The Grand Fiesta Americana Guadalajara Country Club is a great option. The view from the top floor gym is worth the stay alone. The hotel is just one block away from three of the best restaurants in the city.
La Docena Oyster Bar is rated as one of the best restaurants in Latin America. Restaurante Allium is a farm-to-table concept that recently moved into a larger and more elegant space. Campomar is a Nayarit-style seafood restaurant that has become very popular on a national scale.
Just a few minutes away from Punto Sao Paulo is Downtown Zapopan with the 17th century Basilica and Musuem of Art. The whole area is pedestrian friendly and there are plenty of small restaurants selling traditional foods. Avenida Aurelia Ortega is one of the most beautiful streets in the metropolitan region.

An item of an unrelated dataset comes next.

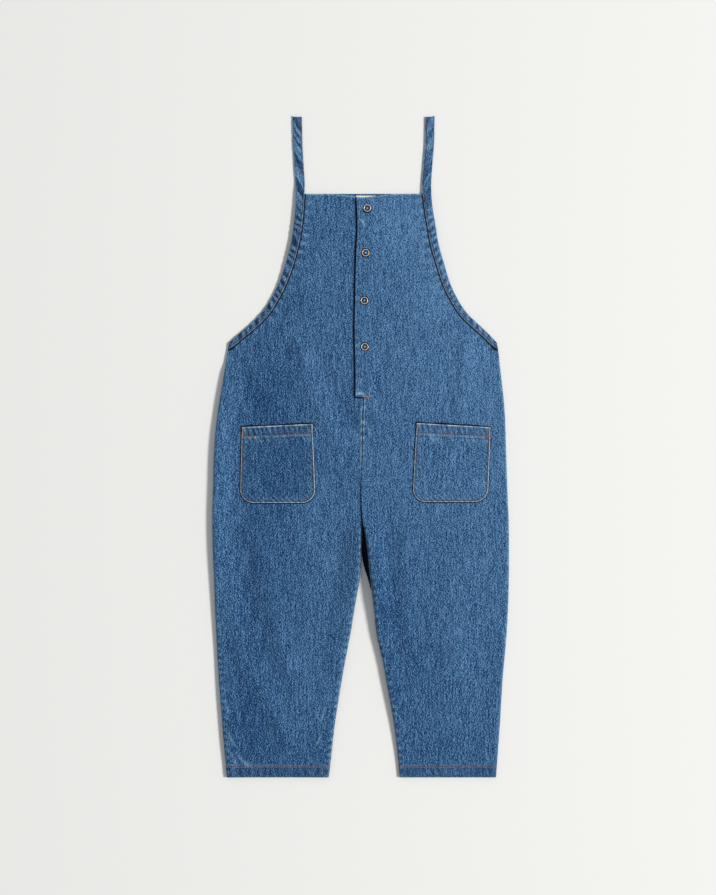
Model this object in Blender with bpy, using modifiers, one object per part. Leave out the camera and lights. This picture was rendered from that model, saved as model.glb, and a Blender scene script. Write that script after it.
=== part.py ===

It would be easy to spend another week or two in Guadalajara. This article barely scratches the surface of all the great things to do in the region. With the World Cup heading to Guadalajara in 2026 more and more people are going to be planning their trips.
Tlaquepaque has one of the oldest cantinas in Mexico with non-stop mariachi and folkloric dance performances. Plus, the tequila shops have a staggering number of tequila brands.
Lake Chapala has become one of the most popular communities for English speaking expats in Mexico because of the mild weather and beautiful sunsets.
The Jalisco Highlands are home another concentration of excellent tequila distilleries.
Guadalajara is a great place to learn about tequila. Beyond the beverage, there is a lot of culture that goes into every bottle.
Even though Guadalajara is one of the largest metropolitan regions in Mexico, many people say it is a big pueblo at heart. After visiting the Tequila Valley, you can understand why the people around here value the small town traditions.